Não me darei ao respeito de ir ao cinema ver a Paixão de Cristo segundo Mel Gibson. Tampouco vi outras versões anteriores, nem mesmo a superprodução de Zeffirelli, que tem a fama de ser a mais respeitosa e edulcorada. Considero os Evangelhos como peças literárias, um "auto pastoril", como queria Renan. Não se traduzem em imagens e muito menos em ação.
O que fica valendo e valerá para sempre são aquelas rubricas genéricas, "naquele tempo", ou "disse Jesus a seus discípulos". Transformar o naquele tempo num tempo preciso é chutar de acordo com a tecnologia em vigor.
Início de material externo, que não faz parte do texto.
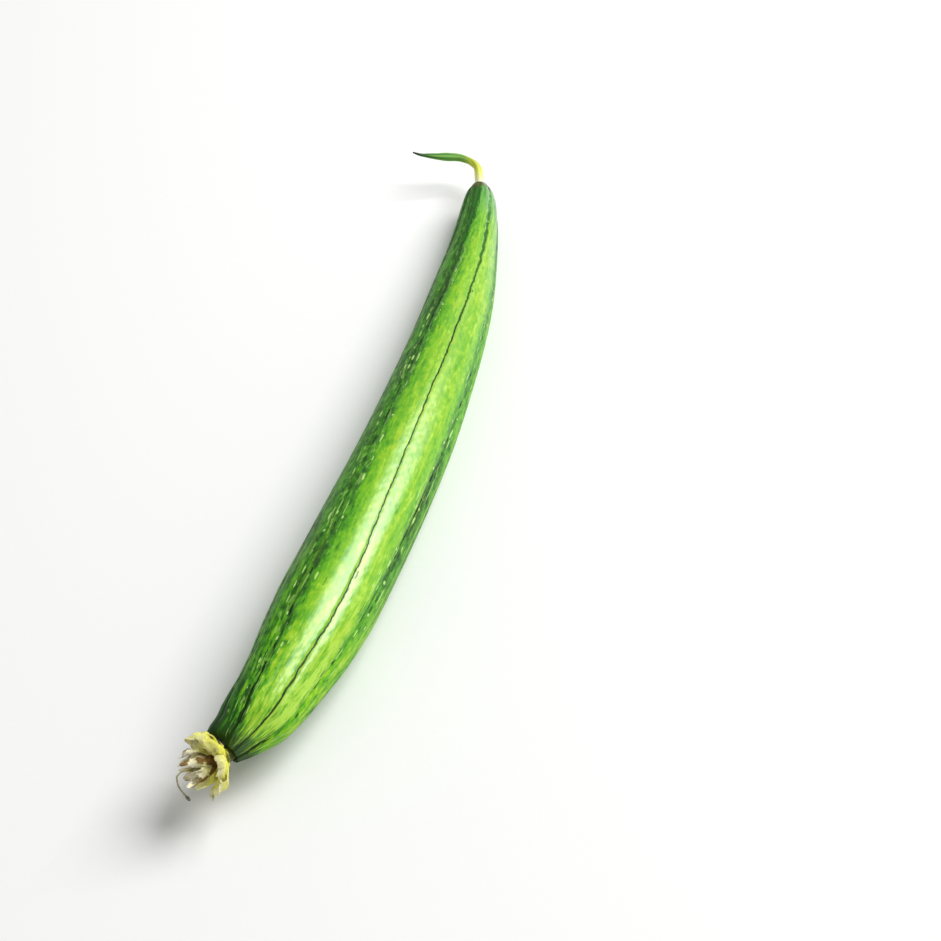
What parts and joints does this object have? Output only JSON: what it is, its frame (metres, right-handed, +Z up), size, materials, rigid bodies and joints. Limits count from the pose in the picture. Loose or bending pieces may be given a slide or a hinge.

Lembro aquelas vias-sacras feitas pela Pathé, no início do cinema, a Santa Família montada num burrico que avança aos solavancos. Ao fundo, e em sentido contrário, aparece um ciclista apalermado, sem saber que estava participando da fuga para o Egito.
Depois de morto e ressuscitado, Jesus sobe aos céus puxado por cordas pintadas com a mesma cor do céu nublado, seriam invisíveis na tela se de repente não aparecessem a mão e o relógio de pulso de um dos membros da turma que elevava o Filho de Deus para junto de seu Pai Celestial.
Quando criança, numa Sexta-Feira Santa, meu pai terreno levou-me para ver uma peça recorrente na praça Tiradentes, "O mártir do Calvário", que purgava os delitos acumulados durante o ano pelas coristas do teatro que ali se fazia. Sem mais nem menos, no meio da flagelação, o tenor Vicente Celestino aparecia e cantava a "Ave-Maria", de Gounod. O pai batia palmas e eu afundava na poltrona, envergonhado de estar ali, vendo coisas que imaginava mais bonitas e transcendentais reduzidas à piedade esculhambada.
Deixando de lado veículo e conteúdo, o cinema e a mensagem, continuo fazendo eu mesmo a produção, o roteiro, a interpretação, o guarda-roupa e os efeitos especiais das histórias de que gosto. Não gasto nada e ganho muito ao imaginar como as coisas seriam naquele tempo.